Unprecedented Data on Attacker Cells
To study the differences between fast and slow progressors, Dr. Long’s team started by using tetramer technology as a molecular magnet to find CD8 T cells in each population. These cells attack the pancreas and eventually destroy its ability to produce insulin.
“It’s tricky to find these cells because there is only about 1 of them in every 10,000 white blood cells,” Dr. Long says.
Then Peter Linsley, PhD, led BRI’s bioinformatics team in helping Dr. Long’s lab analyze an unprecedented amount of data from these cells. Researchers are typically only able to look at two or three aspects of each cell. Dr. Linsley’s team used innovative technology to help Dr. Long and her colleagues collect and analyze data on up to 30 aspects of each cell.
“This research required a team of people who think about science in different ways – there’s no way we could have done this without everyone’s input,” Dr. Long says.
Knowing When T1D Will Move Quickly
This teamwork enabled the researchers to be the first to identify important subpopulations of CD8 T cells, and to discover that fast progressors have relatively few exhausted CD8 T cells.
“These exhausted cells are just what they sound like — they’ve been trying so hard to attack the pancreas that they get tired and say ‘nope, we’re not doing that today,’” Dr. Long says. “That’s good because it means they leave the pancreas alone, so it can function.”
Dr. Long envisions doctors someday using a test to determine how many exhausted CD8 T cells are in a T1D patient’s blood. If the patient doesn’t have many of these cells, the doctor could know they’re a fast progressor, and match them with therapies that might slow their disease.
“There are already a number of therapies in clinical trials that could potentially prolong the body’s ability to make insulin,” Dr. Long says. “Making even a little natural insulin can prevent or delay some of T1D’s long-term complications.”
Pursuing Innovative Treatments
The research also sets the stage for new T1D treatments.

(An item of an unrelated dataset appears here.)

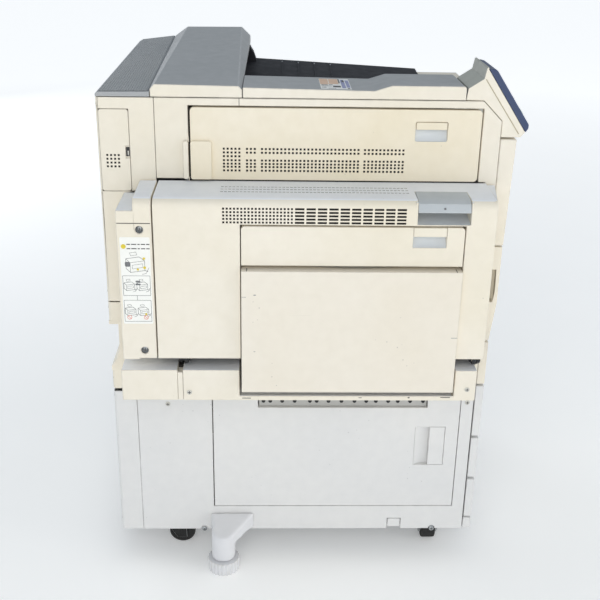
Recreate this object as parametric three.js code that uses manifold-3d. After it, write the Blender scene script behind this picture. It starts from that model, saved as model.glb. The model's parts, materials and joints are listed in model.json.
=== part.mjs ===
// Floor-standing A3 laser copier: print engine with two-sided unit and bypass tray on one side, a paper
// bank with drawers underneath, casters and a stabiliser foot. Millimetres, +Z up. The operator stands at
// -Y (drawers, control panel); the two-sided unit and the bypass tray are on the -X side.
// Origin: centre of the bounding box's base, on the floor.
import * as THREE from 'three';
import { mergeVertices } from 'three/addons/utils/BufferGeometryUtils.js';
import Module from 'manifold-3d';

const wasm = await Module();
wasm.setup();

// ---------- driving dimensions ----------
const NEAR_X = -220;          // side plane of the body that carries the two-sided unit
const FAR_X = 330;            // opposite side plane
const REAR_Y = 339.5;         // back plane
const FRAME_Y = -295.6;       // front edge of the side covers, where the front covers begin
const UPPER_COVER_FACE = [[-318, 619], [-322.5, 797.4]];            // y, z up the face of each front cover
const LOWER_COVER_FACE = [[-309.4, 447], [-317, 516], [-317, 617]];
const DRAWER_FRONT_Y = -310;  // face of the paper drawers
const BANK_Z = [57, 346];     // paper bank, bottom and top
const ENGINE_Z = 352;         // bottom of the print engine
const BAND_Z = 857;           // top edge of the side covers
const SKIN = 3;               // thickness of moulded and sheet covers
const GAP = 0.5;              // clearance between neighbouring pieces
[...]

For instance, Dr. Long and her colleagues showed that fast progressors have a higher number of activated memory cells – cells that have recently attacked the cells that make insulin. Dr. Long hopes that studying these cells could reveal unique characteristics, or “markers”.
“Those markers could become targets for therapies that destroy the cells and preserve the pancreas,” she says.
On another front, Dr. Long has already received funding to investigate why CD8 T cells become exhausted.
“If we can figure out how this process works, it could become possible to design treatments that go in and exhaust attacker cells,” she says. “They’d stop causing T1D so people could live longer, healthier lives.”